▶ _WHAT NEEDS TO BE DONE_
From the first line of the data below, repeat each line exactly until you reach the line with "return found / TILE_UP.length"; include that line too.

— start of GIVEN MATERIAL —

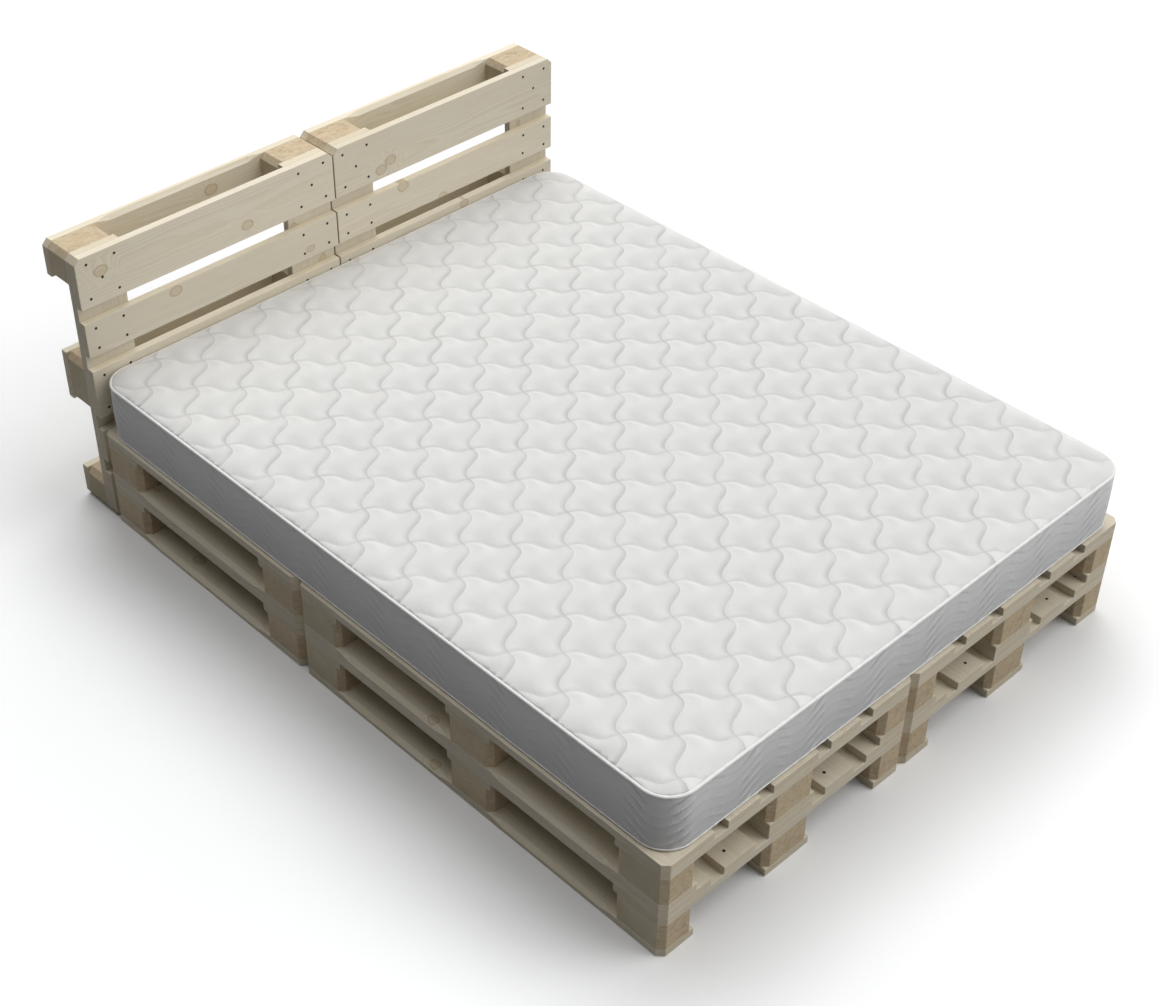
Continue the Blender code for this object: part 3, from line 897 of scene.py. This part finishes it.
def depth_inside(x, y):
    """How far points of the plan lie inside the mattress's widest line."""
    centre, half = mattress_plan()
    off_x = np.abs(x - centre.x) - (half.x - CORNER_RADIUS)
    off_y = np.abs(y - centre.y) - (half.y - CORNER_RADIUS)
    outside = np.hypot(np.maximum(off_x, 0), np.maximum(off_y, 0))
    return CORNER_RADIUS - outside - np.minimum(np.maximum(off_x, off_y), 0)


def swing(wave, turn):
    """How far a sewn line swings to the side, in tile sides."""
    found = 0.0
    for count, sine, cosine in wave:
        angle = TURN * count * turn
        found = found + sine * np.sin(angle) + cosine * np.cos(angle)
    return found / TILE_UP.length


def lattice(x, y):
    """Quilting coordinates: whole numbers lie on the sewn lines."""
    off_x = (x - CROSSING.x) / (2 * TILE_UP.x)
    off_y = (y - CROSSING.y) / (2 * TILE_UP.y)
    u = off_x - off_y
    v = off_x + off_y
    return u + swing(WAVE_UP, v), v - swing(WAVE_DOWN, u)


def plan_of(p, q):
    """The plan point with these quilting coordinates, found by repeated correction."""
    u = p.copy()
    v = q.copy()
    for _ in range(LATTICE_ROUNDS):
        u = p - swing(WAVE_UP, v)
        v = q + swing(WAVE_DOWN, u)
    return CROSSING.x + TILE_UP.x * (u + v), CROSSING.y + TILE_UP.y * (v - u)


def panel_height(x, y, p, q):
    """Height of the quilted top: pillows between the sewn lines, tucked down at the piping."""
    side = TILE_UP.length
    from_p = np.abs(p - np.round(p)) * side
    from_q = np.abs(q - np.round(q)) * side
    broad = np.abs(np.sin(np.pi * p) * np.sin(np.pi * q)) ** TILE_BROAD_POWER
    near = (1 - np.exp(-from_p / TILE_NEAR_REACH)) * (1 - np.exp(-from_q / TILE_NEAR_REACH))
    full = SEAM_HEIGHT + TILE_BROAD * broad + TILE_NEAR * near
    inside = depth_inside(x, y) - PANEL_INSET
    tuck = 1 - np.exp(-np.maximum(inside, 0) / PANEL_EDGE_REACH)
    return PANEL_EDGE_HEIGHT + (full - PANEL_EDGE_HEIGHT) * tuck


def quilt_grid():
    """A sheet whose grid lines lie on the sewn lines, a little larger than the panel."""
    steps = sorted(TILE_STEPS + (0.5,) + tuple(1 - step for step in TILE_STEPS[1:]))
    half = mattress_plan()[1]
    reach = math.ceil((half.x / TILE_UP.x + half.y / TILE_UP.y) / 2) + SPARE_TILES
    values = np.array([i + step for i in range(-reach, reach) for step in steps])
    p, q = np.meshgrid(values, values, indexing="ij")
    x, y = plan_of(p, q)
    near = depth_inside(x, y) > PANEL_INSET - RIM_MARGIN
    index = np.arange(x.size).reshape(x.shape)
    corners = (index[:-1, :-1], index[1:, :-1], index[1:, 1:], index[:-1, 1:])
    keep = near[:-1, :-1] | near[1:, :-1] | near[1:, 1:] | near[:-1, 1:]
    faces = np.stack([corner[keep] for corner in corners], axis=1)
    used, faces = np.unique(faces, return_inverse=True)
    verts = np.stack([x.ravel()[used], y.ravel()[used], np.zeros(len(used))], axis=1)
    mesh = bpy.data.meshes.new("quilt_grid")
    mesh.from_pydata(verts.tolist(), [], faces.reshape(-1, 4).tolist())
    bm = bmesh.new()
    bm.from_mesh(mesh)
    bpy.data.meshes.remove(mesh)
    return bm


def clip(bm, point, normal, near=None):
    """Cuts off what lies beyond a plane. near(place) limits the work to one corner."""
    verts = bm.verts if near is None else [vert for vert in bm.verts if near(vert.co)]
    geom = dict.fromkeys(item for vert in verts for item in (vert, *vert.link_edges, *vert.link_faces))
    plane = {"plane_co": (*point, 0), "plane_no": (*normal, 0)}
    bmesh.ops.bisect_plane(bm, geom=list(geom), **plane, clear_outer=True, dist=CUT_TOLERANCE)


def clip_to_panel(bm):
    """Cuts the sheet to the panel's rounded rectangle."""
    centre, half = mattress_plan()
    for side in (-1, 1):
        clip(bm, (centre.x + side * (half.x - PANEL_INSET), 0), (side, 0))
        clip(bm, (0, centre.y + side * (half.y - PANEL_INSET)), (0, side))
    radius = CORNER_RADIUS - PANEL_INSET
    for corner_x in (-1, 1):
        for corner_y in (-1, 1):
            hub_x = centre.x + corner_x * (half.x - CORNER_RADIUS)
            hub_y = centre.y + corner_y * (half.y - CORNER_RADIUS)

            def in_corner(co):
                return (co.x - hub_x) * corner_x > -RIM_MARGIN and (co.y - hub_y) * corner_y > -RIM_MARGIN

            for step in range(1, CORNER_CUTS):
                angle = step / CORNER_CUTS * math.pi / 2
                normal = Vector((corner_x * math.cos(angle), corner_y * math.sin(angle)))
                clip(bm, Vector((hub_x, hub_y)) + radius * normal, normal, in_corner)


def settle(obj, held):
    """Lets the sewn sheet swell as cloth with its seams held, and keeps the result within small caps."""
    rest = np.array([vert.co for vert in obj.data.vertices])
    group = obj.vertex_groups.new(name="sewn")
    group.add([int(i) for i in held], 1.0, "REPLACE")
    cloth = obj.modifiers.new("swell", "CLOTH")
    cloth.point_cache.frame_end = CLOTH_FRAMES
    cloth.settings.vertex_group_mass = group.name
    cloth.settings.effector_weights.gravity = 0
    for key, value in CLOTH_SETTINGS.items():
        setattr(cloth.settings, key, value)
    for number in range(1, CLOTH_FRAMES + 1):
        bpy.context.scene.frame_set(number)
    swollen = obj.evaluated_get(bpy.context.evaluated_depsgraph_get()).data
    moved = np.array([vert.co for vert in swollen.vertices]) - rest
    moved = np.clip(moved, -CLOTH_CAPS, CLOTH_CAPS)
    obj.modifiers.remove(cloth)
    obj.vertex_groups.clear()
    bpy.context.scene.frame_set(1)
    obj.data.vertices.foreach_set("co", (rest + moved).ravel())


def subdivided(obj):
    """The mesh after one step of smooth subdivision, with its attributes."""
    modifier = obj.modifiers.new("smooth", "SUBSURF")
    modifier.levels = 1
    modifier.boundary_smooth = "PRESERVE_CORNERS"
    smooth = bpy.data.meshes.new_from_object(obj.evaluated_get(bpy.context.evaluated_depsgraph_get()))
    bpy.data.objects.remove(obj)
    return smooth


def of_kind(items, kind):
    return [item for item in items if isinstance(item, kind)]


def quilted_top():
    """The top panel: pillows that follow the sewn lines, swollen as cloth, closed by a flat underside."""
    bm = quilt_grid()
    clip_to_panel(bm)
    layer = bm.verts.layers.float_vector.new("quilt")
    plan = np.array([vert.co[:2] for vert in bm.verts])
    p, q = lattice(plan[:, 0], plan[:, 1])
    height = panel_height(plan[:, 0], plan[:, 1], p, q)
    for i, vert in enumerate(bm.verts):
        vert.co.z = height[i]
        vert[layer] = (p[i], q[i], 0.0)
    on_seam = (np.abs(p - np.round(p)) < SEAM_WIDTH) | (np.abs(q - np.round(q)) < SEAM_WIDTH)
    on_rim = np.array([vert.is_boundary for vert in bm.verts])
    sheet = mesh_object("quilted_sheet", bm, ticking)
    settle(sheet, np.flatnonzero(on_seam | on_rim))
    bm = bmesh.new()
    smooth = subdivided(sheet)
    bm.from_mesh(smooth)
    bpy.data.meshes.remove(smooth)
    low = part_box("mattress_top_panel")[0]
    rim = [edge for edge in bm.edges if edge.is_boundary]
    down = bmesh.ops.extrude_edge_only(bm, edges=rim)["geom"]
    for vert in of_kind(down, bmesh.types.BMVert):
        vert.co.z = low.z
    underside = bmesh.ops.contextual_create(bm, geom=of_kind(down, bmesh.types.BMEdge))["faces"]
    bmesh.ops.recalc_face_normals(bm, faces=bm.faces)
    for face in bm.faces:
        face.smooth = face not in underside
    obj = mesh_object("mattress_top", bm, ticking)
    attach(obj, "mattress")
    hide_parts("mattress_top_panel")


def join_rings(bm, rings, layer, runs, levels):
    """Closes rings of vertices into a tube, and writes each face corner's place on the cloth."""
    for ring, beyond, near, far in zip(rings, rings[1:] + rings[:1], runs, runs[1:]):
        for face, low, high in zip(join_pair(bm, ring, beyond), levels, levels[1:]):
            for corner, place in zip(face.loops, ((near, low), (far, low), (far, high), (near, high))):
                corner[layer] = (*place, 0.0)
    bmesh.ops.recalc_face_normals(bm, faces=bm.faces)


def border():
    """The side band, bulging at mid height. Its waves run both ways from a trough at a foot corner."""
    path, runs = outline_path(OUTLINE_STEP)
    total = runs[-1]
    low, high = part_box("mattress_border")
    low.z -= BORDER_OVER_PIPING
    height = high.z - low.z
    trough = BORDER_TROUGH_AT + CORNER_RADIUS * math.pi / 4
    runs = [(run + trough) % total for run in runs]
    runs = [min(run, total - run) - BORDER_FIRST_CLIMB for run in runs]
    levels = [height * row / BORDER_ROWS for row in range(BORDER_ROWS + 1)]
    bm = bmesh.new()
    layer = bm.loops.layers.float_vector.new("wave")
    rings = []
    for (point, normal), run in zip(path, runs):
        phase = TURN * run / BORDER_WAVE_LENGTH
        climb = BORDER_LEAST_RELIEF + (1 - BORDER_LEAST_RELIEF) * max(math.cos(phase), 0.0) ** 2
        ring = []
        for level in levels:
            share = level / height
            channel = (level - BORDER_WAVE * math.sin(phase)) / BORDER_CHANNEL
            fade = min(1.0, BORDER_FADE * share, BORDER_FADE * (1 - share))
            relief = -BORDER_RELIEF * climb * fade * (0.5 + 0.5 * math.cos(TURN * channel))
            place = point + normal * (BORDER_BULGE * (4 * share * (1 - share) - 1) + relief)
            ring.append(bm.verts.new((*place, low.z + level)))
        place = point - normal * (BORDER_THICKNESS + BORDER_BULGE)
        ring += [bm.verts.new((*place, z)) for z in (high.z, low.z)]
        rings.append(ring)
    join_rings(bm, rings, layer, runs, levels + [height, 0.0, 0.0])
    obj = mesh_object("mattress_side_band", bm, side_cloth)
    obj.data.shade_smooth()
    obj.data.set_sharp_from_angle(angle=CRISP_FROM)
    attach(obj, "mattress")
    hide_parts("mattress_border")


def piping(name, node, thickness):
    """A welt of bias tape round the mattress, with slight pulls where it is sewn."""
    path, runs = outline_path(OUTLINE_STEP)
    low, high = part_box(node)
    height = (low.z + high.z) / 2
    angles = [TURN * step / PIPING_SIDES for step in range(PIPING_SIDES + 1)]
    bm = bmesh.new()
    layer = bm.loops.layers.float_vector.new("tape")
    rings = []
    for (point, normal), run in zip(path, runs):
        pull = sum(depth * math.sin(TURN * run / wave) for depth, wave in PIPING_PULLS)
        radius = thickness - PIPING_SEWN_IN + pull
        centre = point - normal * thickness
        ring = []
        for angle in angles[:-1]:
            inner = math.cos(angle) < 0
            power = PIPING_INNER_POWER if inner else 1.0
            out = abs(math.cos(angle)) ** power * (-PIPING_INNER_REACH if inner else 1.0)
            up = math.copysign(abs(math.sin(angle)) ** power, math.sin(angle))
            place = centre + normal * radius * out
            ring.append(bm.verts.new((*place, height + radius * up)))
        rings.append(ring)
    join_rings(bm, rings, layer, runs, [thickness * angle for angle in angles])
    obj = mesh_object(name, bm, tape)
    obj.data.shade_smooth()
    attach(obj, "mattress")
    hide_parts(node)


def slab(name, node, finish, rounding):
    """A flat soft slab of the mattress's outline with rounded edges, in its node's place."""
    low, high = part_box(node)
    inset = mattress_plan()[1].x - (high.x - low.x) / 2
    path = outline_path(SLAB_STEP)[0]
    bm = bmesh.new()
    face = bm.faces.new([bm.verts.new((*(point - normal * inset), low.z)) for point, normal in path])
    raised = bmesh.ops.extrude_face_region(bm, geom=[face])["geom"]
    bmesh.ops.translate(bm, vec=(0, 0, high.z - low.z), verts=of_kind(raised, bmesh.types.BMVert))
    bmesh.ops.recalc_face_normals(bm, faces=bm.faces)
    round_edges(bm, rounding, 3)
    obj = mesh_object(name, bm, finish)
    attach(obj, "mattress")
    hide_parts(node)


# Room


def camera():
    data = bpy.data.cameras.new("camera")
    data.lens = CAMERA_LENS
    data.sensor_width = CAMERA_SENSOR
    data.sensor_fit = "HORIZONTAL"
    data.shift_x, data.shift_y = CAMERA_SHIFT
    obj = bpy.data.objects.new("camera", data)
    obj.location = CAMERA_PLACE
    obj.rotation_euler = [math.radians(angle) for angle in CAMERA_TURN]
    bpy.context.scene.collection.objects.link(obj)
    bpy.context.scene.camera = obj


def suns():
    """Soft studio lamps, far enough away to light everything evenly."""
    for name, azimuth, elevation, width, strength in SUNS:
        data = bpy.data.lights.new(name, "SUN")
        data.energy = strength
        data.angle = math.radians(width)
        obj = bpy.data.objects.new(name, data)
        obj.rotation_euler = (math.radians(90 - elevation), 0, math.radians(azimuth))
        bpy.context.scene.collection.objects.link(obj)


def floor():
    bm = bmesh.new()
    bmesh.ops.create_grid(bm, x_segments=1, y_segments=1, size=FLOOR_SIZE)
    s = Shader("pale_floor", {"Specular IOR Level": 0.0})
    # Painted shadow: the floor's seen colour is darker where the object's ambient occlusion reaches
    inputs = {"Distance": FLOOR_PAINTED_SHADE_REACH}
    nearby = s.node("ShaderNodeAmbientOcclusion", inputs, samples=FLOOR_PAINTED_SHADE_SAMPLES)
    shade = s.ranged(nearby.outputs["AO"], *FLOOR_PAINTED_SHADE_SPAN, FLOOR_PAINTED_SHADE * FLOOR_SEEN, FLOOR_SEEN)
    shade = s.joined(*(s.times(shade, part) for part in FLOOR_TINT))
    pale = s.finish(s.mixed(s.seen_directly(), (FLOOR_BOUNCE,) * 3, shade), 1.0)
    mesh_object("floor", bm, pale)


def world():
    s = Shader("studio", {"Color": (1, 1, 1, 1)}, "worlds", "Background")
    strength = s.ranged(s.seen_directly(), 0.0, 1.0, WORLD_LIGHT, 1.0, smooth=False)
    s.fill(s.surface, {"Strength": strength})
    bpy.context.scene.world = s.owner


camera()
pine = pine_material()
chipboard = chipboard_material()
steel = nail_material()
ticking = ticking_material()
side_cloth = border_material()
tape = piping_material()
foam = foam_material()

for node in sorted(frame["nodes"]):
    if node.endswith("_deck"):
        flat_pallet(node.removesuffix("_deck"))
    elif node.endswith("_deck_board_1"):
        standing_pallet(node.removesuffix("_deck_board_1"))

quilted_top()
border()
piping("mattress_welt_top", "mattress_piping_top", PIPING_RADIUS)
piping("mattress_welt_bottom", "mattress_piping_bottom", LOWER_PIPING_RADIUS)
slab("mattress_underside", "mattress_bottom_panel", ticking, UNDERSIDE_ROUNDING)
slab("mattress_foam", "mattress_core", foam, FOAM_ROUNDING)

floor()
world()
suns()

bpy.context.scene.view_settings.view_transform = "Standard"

— end of GIVEN MATERIAL —

▶ _RESPONSE TO THIS EXERCISE_
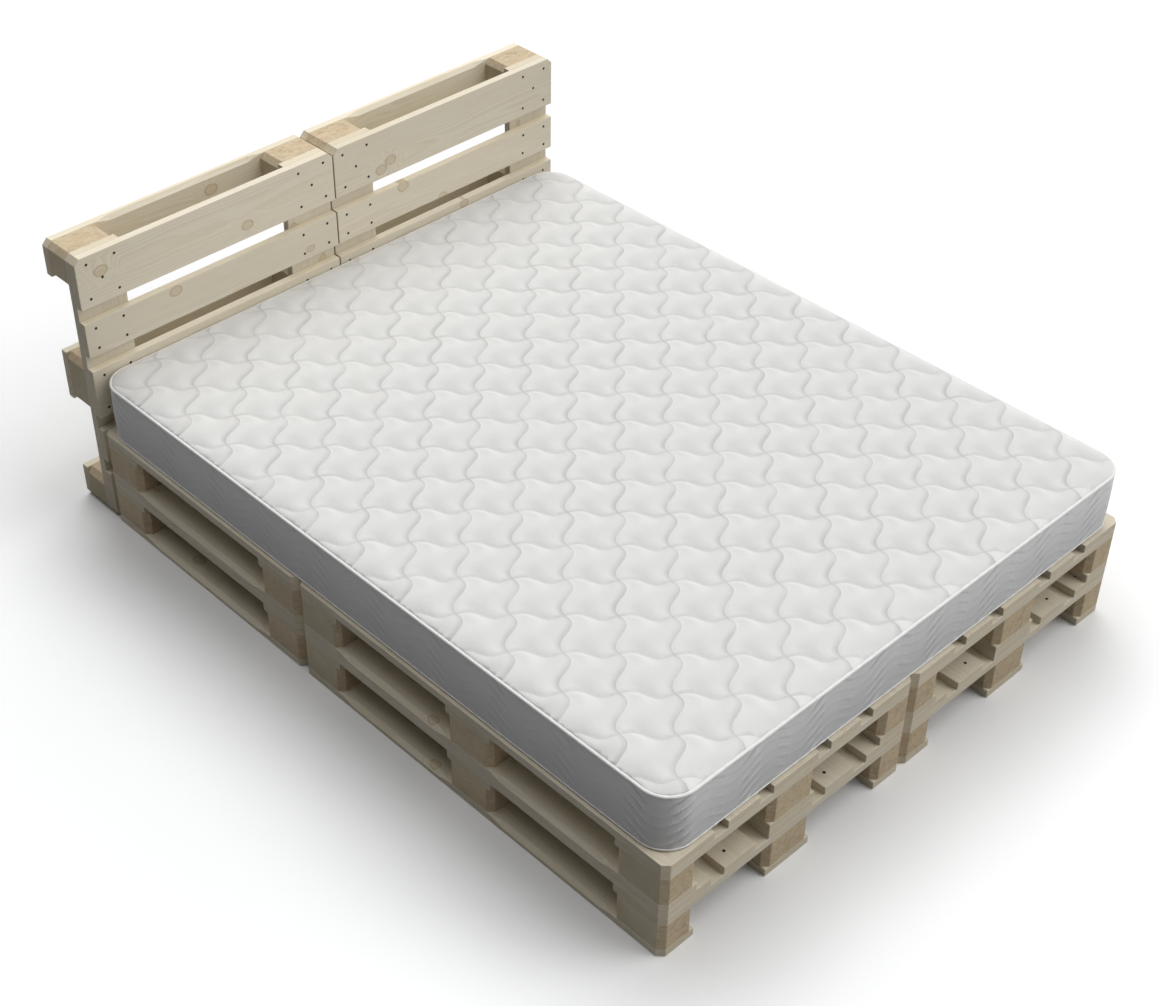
Continue the Blender code for this object: part 3, from line 897 of scene.py. This part finishes it.
def depth_inside(x, y):
    """How far points of the plan lie inside the mattress's widest line."""
    centre, half = mattress_plan()
    off_x = np.abs(x - centre.x) - (half.x - CORNER_RADIUS)
    off_y = np.abs(y - centre.y) - (half.y - CORNER_RADIUS)
    outside = np.hypot(np.maximum(off_x, 0), np.maximum(off_y, 0))
    return CORNER_RADIUS - outside - np.minimum(np.maximum(off_x, off_y), 0)


def swing(wave, turn):
    """How far a sewn line swings to the side, in tile sides."""
    found = 0.0
    for count, sine, cosine in wave:
        angle = TURN * count * turn
        found = found + sine * np.sin(angle) + cosine * np.cos(angle)
    return found / TILE_UP.length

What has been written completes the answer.